> **Dataset**
********

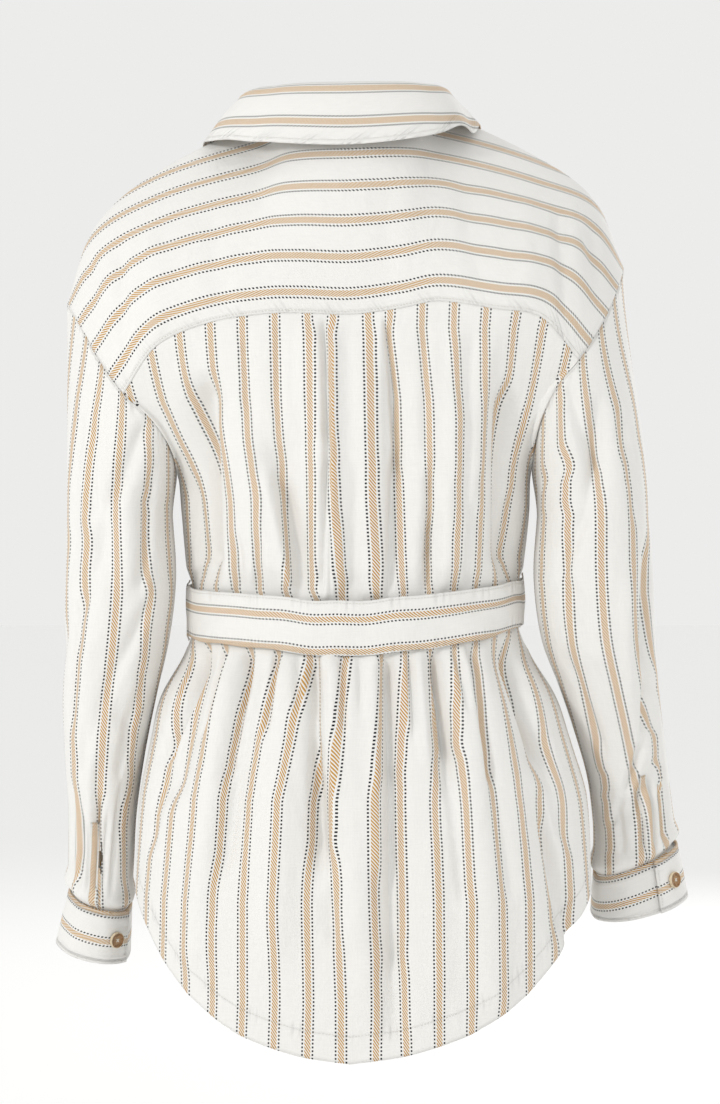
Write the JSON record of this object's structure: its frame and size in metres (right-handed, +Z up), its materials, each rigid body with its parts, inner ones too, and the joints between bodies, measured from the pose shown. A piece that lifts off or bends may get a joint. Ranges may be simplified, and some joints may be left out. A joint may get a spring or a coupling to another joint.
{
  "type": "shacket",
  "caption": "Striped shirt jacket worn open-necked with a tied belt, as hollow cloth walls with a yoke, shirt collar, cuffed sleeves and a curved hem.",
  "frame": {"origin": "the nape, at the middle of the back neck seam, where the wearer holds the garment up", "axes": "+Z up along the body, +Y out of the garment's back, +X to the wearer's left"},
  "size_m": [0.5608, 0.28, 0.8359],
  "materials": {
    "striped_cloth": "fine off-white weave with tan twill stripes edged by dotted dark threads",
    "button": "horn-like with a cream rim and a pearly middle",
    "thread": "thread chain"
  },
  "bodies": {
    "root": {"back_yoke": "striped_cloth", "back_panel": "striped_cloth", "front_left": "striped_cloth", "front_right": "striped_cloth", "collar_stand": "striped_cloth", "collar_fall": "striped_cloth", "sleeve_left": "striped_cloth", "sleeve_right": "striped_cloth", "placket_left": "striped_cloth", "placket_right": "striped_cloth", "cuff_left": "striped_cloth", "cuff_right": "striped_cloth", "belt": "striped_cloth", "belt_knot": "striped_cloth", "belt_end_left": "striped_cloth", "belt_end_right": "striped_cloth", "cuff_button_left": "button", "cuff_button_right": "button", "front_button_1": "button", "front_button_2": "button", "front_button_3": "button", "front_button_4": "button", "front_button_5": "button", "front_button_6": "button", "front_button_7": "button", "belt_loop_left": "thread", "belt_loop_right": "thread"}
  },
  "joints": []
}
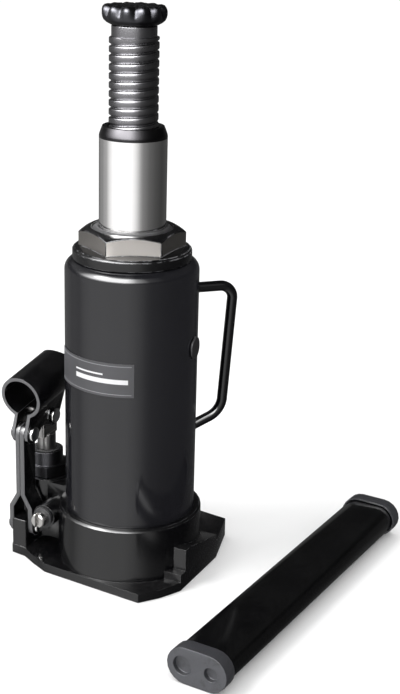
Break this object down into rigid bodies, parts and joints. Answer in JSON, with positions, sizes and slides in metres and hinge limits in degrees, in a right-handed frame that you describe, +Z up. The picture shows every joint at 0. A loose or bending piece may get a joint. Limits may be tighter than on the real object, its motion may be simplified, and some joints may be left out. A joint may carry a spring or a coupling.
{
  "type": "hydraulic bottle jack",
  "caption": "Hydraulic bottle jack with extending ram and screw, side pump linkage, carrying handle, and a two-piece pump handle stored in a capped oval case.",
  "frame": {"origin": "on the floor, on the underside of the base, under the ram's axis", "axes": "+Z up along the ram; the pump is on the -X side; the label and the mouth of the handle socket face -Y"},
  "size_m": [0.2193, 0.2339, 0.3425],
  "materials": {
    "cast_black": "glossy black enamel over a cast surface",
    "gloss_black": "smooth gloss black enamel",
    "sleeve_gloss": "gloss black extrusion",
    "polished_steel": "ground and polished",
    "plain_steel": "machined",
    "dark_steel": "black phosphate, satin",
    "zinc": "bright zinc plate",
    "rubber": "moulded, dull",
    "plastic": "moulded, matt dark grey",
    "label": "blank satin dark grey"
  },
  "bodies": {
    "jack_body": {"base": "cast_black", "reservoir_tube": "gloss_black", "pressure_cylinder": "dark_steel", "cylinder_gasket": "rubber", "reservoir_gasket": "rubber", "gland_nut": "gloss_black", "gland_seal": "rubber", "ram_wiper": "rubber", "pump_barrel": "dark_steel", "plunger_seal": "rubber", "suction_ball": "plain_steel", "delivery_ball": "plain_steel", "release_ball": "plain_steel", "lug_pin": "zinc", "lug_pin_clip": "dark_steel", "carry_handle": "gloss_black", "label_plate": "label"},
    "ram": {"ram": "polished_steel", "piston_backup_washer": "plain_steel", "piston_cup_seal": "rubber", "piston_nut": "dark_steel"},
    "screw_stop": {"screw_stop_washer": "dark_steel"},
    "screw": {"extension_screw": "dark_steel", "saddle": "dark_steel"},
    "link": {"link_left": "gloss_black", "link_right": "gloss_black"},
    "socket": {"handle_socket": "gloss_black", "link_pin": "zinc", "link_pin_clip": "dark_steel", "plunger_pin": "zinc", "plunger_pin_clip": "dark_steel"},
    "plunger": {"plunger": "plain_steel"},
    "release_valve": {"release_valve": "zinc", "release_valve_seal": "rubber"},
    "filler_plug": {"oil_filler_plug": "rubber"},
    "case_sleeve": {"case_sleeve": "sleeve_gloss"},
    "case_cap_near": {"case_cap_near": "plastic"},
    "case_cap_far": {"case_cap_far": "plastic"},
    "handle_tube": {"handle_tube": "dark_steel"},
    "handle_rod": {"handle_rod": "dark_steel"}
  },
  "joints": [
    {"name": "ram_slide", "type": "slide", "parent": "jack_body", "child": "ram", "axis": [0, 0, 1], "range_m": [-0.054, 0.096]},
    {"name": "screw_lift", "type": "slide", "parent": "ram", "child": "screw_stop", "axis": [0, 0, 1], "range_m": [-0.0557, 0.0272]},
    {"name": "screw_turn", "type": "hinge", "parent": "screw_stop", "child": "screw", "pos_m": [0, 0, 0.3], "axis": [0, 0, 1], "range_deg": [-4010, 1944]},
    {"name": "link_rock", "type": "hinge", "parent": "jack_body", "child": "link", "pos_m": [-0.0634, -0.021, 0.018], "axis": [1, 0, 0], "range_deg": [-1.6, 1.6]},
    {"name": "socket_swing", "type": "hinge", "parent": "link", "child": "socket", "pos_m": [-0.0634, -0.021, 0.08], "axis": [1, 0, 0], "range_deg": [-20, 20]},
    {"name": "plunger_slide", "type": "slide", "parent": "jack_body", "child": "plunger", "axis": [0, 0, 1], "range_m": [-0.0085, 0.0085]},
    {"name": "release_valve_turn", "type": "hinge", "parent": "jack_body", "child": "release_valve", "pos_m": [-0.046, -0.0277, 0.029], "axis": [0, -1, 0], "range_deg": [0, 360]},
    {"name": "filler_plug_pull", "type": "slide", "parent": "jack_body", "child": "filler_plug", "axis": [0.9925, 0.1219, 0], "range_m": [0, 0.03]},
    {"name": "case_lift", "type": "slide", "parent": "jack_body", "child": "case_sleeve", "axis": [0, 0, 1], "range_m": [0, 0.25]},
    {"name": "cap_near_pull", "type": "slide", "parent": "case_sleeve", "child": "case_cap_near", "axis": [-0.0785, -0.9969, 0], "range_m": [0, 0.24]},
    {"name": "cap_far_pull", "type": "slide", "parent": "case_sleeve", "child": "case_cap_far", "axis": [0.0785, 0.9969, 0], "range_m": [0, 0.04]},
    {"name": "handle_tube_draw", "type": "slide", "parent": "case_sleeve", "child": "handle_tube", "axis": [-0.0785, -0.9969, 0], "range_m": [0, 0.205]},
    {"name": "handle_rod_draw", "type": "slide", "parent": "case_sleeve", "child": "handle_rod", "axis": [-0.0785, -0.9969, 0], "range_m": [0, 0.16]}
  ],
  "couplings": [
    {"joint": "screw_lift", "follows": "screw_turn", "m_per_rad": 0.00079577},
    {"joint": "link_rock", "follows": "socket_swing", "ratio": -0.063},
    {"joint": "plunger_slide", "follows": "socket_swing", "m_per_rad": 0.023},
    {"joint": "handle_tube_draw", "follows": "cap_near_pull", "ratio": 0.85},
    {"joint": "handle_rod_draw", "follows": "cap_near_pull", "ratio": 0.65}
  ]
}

********

> **Prompt**
Reproduce the full listing word for word.

> **Final result**
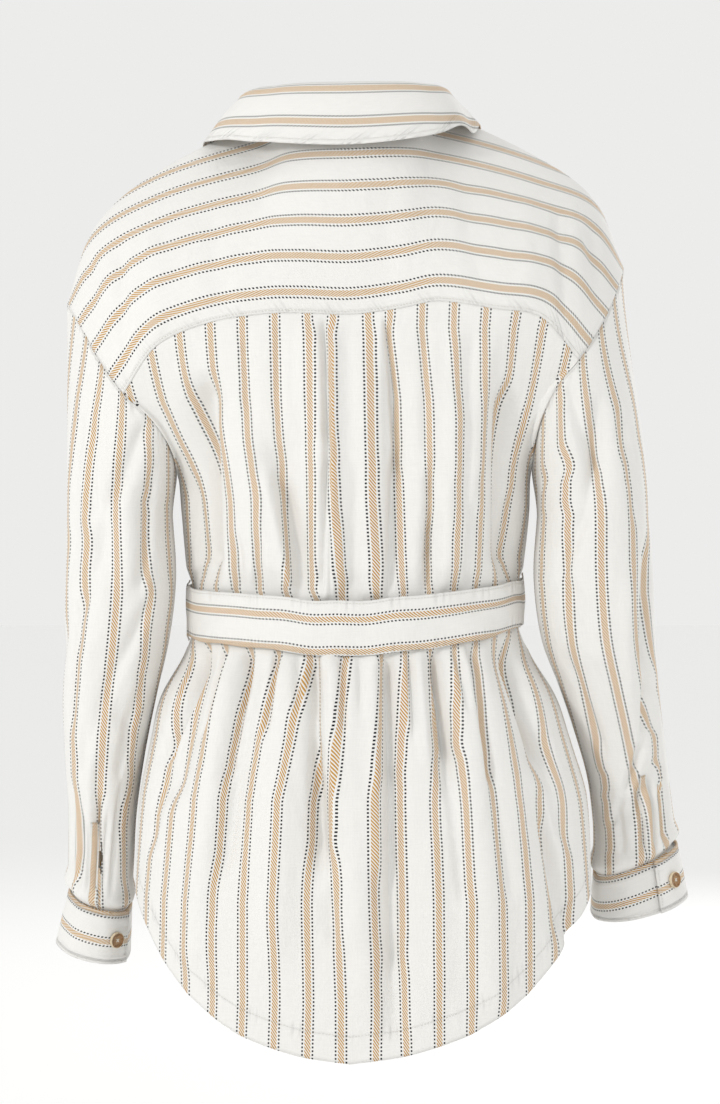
Write the JSON record of this object's structure: its frame and size in metres (right-handed, +Z up), its materials, each rigid body with its parts, inner ones too, and the joints between bodies, measured from the pose shown. A piece that lifts off or bends may get a joint. Ranges may be simplified, and some joints may be left out. A joint may get a spring or a coupling to another joint.
{
  "type": "shacket",
  "caption": "Striped shirt jacket worn open-necked with a tied belt, as hollow cloth walls with a yoke, shirt collar, cuffed sleeves and a curved hem.",
  "frame": {"origin": "the nape, at the middle of the back neck seam, where the wearer holds the garment up", "axes": "+Z up along the body, +Y out of the garment's back, +X to the wearer's left"},
  "size_m": [0.5608, 0.28, 0.8359],
  "materials": {
    "striped_cloth": "fine off-white weave with tan twill stripes edged by dotted dark threads",
    "button": "horn-like with a cream rim and a pearly middle",
    "thread": "thread chain"
  },
  "bodies": {
    "root": {"back_yoke": "striped_cloth", "back_panel": "striped_cloth", "front_left": "striped_cloth", "front_right": "striped_cloth", "collar_stand": "striped_cloth", "collar_fall": "striped_cloth", "sleeve_left": "striped_cloth", "sleeve_right": "striped_cloth", "placket_left": "striped_cloth", "placket_right": "striped_cloth", "cuff_left": "striped_cloth", "cuff_right": "striped_cloth", "belt": "striped_cloth", "belt_knot": "striped_cloth", "belt_end_left": "striped_cloth", "belt_end_right": "striped_cloth", "cuff_button_left": "button", "cuff_button_right": "button", "front_button_1": "button", "front_button_2": "button", "front_button_3": "button", "front_button_4": "button", "front_button_5": "button", "front_button_6": "button", "front_button_7": "button", "belt_loop_left": "thread", "belt_loop_right": "thread"}
  },
  "joints": []
}
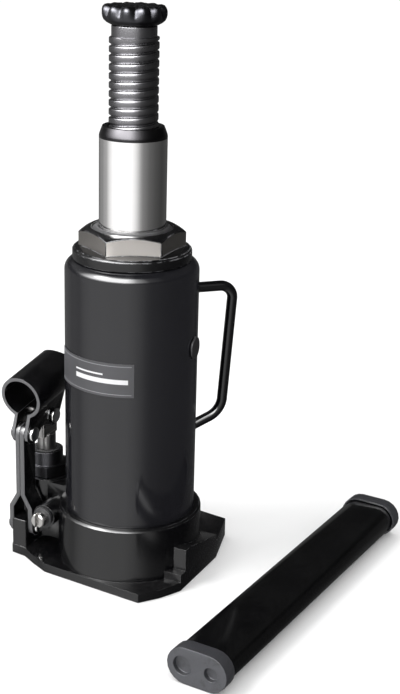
Break this object down into rigid bodies, parts and joints. Answer in JSON, with positions, sizes and slides in metres and hinge limits in degrees, in a right-handed frame that you describe, +Z up. The picture shows every joint at 0. A loose or bending piece may get a joint. Limits may be tighter than on the real object, its motion may be simplified, and some joints may be left out. A joint may carry a spring or a coupling.
{
  "type": "hydraulic bottle jack",
  "caption": "Hydraulic bottle jack with extending ram and screw, side pump linkage, carrying handle, and a two-piece pump handle stored in a capped oval case.",
  "frame": {"origin": "on the floor, on the underside of the base, under the ram's axis", "axes": "+Z up along the ram; the pump is on the -X side; the label and the mouth of the handle socket face -Y"},
  "size_m": [0.2193, 0.2339, 0.3425],
  "materials": {
    "cast_black": "glossy black enamel over a cast surface",
    "gloss_black": "smooth gloss black enamel",
    "sleeve_gloss": "gloss black extrusion",
    "polished_steel": "ground and polished",
    "plain_steel": "machined",
    "dark_steel": "black phosphate, satin",
    "zinc": "bright zinc plate",
    "rubber": "moulded, dull",
    "plastic": "moulded, matt dark grey",
    "label": "blank satin dark grey"
  },
  "bodies": {
    "jack_body": {"base": "cast_black", "reservoir_tube": "gloss_black", "pressure_cylinder": "dark_steel", "cylinder_gasket": "rubber", "reservoir_gasket": "rubber", "gland_nut": "gloss_black", "gland_seal": "rubber", "ram_wiper": "rubber", "pump_barrel": "dark_steel", "plunger_seal": "rubber", "suction_ball": "plain_steel", "delivery_ball": "plain_steel", "release_ball": "plain_steel", "lug_pin": "zinc", "lug_pin_clip": "dark_steel", "carry_handle": "gloss_black", "label_plate": "label"},
    "ram": {"ram": "polished_steel", "piston_backup_washer": "plain_steel", "piston_cup_seal": "rubber", "piston_nut": "dark_steel"},
    "screw_stop": {"screw_stop_washer": "dark_steel"},
    "screw": {"extension_screw": "dark_steel", "saddle": "dark_steel"},
    "link": {"link_left": "gloss_black", "link_right": "gloss_black"},
    "socket": {"handle_socket": "gloss_black", "link_pin": "zinc", "link_pin_clip": "dark_steel", "plunger_pin": "zinc", "plunger_pin_clip": "dark_steel"},
    "plunger": {"plunger": "plain_steel"},
    "release_valve": {"release_valve": "zinc", "release_valve_seal": "rubber"},
    "filler_plug": {"oil_filler_plug": "rubber"},
    "case_sleeve": {"case_sleeve": "sleeve_gloss"},
    "case_cap_near": {"case_cap_near": "plastic"},
    "case_cap_far": {"case_cap_far": "plastic"},
    "handle_tube": {"handle_tube": "dark_steel"},
    "handle_rod": {"handle_rod": "dark_steel"}
  },
  "joints": [
    {"name": "ram_slide", "type": "slide", "parent": "jack_body", "child": "ram", "axis": [0, 0, 1], "range_m": [-0.054, 0.096]},
    {"name": "screw_lift", "type": "slide", "parent": "ram", "child": "screw_stop", "axis": [0, 0, 1], "range_m": [-0.0557, 0.0272]},
    {"name": "screw_turn", "type": "hinge", "parent": "screw_stop", "child": "screw", "pos_m": [0, 0, 0.3], "axis": [0, 0, 1], "range_deg": [-4010, 1944]},
    {"name": "link_rock", "type": "hinge", "parent": "jack_body", "child": "link", "pos_m": [-0.0634, -0.021, 0.018], "axis": [1, 0, 0], "range_deg": [-1.6, 1.6]},
    {"name": "socket_swing", "type": "hinge", "parent": "link", "child": "socket", "pos_m": [-0.0634, -0.021, 0.08], "axis": [1, 0, 0], "range_deg": [-20, 20]},
    {"name": "plunger_slide", "type": "slide", "parent": "jack_body", "child": "plunger", "axis": [0, 0, 1], "range_m": [-0.0085, 0.0085]},
    {"name": "release_valve_turn", "type": "hinge", "parent": "jack_body", "child": "release_valve", "pos_m": [-0.046, -0.0277, 0.029], "axis": [0, -1, 0], "range_deg": [0, 360]},
    {"name": "filler_plug_pull", "type": "slide", "parent": "jack_body", "child": "filler_plug", "axis": [0.9925, 0.1219, 0], "range_m": [0, 0.03]},
    {"name": "case_lift", "type": "slide", "parent": "jack_body", "child": "case_sleeve", "axis": [0, 0, 1], "range_m": [0, 0.25]},
    {"name": "cap_near_pull", "type": "slide", "parent": "case_sleeve", "child": "case_cap_near", "axis": [-0.0785, -0.9969, 0], "range_m": [0, 0.24]},
    {"name": "cap_far_pull", "type": "slide", "parent": "case_sleeve", "child": "case_cap_far", "axis": [0.0785, 0.9969, 0], "range_m": [0, 0.04]},
    {"name": "handle_tube_draw", "type": "slide", "parent": "case_sleeve", "child": "handle_tube", "axis": [-0.0785, -0.9969, 0], "range_m": [0, 0.205]},
    {"name": "handle_rod_draw", "type": "slide", "parent": "case_sleeve", "child": "handle_rod", "axis": [-0.0785, -0.9969, 0], "range_m": [0, 0.16]}
  ],
  "couplings": [
    {"joint": "screw_lift", "follows": "screw_turn", "m_per_rad": 0.00079577},
    {"joint": "link_rock", "follows": "socket_swing", "ratio": -0.063},
    {"joint": "plunger_slide", "follows": "socket_swing", "m_per_rad": 0.023},
    {"joint": "handle_tube_draw", "follows": "cap_near_pull", "ratio": 0.85},
    {"joint": "handle_rod_draw", "follows": "cap_near_pull", "ratio": 0.65}
  ]
}